I just ran into a situation where there was a process listening on port 443, the firewall was completely open, SELinux was disabled, and I still couldn't telnet to port 443. Not even from the localhost. I kept getting:
telnet 127.0.0.1 443
telnet: connect to address 127.0.0.1: Connection refused`
It turns out the iptables NAT table had some rules redirect traffic coming in on port 443 to a different port (8443). Nothing was listening on port 8443.
# iptables --table nat --list
Chain PREROUTING (policy ACCEPT)
target prot opt source destination
REDIRECT tcp -- anywhere anywhere tcp dpt:https redir ports 8443
Removing the relevant NAT entries fixed the problem for me.
For me it's the stupid Chrome cache.
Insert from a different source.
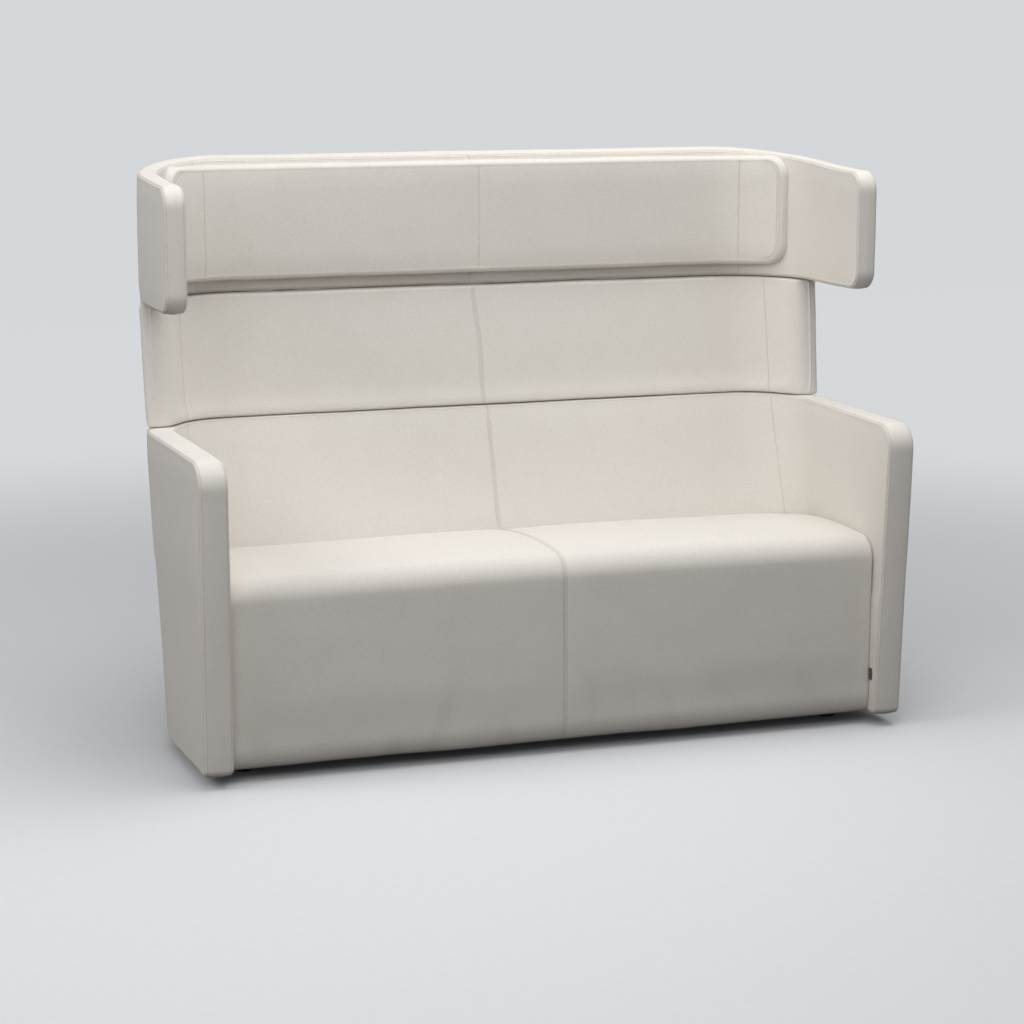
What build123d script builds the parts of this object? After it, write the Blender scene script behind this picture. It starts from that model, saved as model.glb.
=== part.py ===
"""High back settee, in millimetres.

+Z is up, the sitter faces -Y and +X is the right-hand side seen from the front.
The origin is on the floor, in the middle of the settee's width and depth.
Depths are written from the plane of the seat's front face, growing towards the back,
and every piece is moved to the origin as it is written out.
"""
from build123d import *
from math import cos, radians, sin
import os

# ---- upholstery build-up -------------------------------------------------------------
cover = 3.0                   # wool felt with its wadding
seat_gap = 0.25               # between the seat and the shell that holds it
panel_gap = 3.0               # shadow gap between shell and neck, and neck and wing
edge_round = 8.0              # rounding of the padded edges
boxing_margin = 17.0          # from an edge to the seam of the boxing strip
ply = 12.0                    # moulded plywood inside every panel
ply_foam_back = 20.0          # cover and foam behind the plywood
ply_foam_edge = 15.0          # cover and foam round the plywood's edges

# ---- floor and base ------------------------------------------------------------------
base_clearance = 28.0         # floor to the underside of the upholstery
glide_radius = 24.0
glide_foot_radius = 20.0
glide_foot_height = 16.0      # the foot widens up to here
glide_edge_round = 2.5
front_glide_depth = 112.0     # from the seat's front to the glide's axis
front_glide_spacing = 1380.0
rear_glide_spacing = 1300.0
stem_radius = 4.0
stem_sink = 14.0              # the stem's depth inside the glide
stem_rise = 40.0              # and inside the wood above it

# ---- seat ----------------------------------------------------------------------------
seat_crown_height = 445.0
seat_front_height = 438.0     # the crown carried on to the plane of the front face
seat_rear_height = 420.0      # at the inner back
seat_crown_depth = 165.0      # from the seat's front to the top of the crown
seat_rear_depth = 443.0       # from the seat's front to the inner back
seat_side_drop = 7.0          # how far the crown has fallen at the arms
seat_nose_radius = 46.0
seat_toe_radius = 20.0
seat_side_radius = 18.0

# ---- seat frame ----------------------------------------------------------------------
frame_width = 1476.0
rail_height = 270.0
rail_thickness = 25.0
front_rail_foam = 22.0        # padding in front of the front rail
corner_block = 90.0
corner_block_height = 60.0
dust_cover_thickness = 1.5
webbing_width = 60.0
webbing_thickness = 1.6
long_straps = 9               # from front to back
cross_straps = 3              # from side to side

# ---- lower shell: arms and back ------------------------------------------------------
shell_height = 697.0
arm_front = -58.0             # the arms' front at the top, ahead of the seat
arm_toe = -30.0               # the same at the bottom
arm_top_radius = 57.0
arm_toe_radius = 17.0
shell_head_half_width = 822.0
shell_head_taper = 10.0       # the arms draw in by this towards the front
shell_head_back = 603.0
shell_head_corner = 205.0
shell_foot_half_width = 812.0
shell_foot_taper = 7.0
shell_foot_back = 455.0
shell_foot_corner = 165.0
shell_head_inner_half_width = 757.0
shell_head_inner_taper = 8.0
shell_head_inner_back = 538.0
shell_head_inner_corner = 145.0
shell_foot_inner_half_width = 745.0
shell_foot_inner_taper = 2.0
shell_foot_inner_back = 309.0
shell_foot_inner_corner = 73.0

# ---- neck: the upright panel between shell and wing ----------------------------------
neck_height = 272.0
neck_half_width = 820.0
neck_wall = 61.0
neck_corner = 205.0
neck_foot_back = 608.0
neck_head_back = 655.0
neck_foot_return = 442.0      # where the side returns stop at the foot
neck_head_return = 472.0      # and at the head
neck_end_radius = 26.0

# ---- wing: the wrap-round head panel -------------------------------------------------
wing_half_width = 822.0
wing_back = 666.0
wing_corner = 242.0
wing_inner_half_width = 774.0
wing_inner_back = 613.0
wing_inner_corner = 189.0
wing_front = 175.0
wing_front_rise = 268.0       # height of the wing at its front end
wing_middle_rise = 288.0
wing_middle_depth = 520.0
wing_rear_rise = 308.0
wing_end_radius = 44.0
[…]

Ctrl + Shift + Del to clear the cache, restart Chrome, and SSL is correctly working now.
If the SSL keys are not set (or were inexplicably commented out by gremlins), Apache 2.2 SSL will silently fail. There will be no error in the log, and it will not be listening to 443. The http:80 sites will work.
First, Check processes on port "80" and "443" sudo netstat -peanut | grep ':80' and *sudo netstat -peanut | grep ':443'* .If 443 is has no process then this would help:
Editing the Apache configuration file to serve the cert works well.
Use the command sudo certbot --apache
You are good
Sometimes an iptables -F works. I had the port 443 open for inbound in Amazon, but still the site was not opening in my browser.
Logged on to the site, gave an iptables -F and immediately the site was accessible.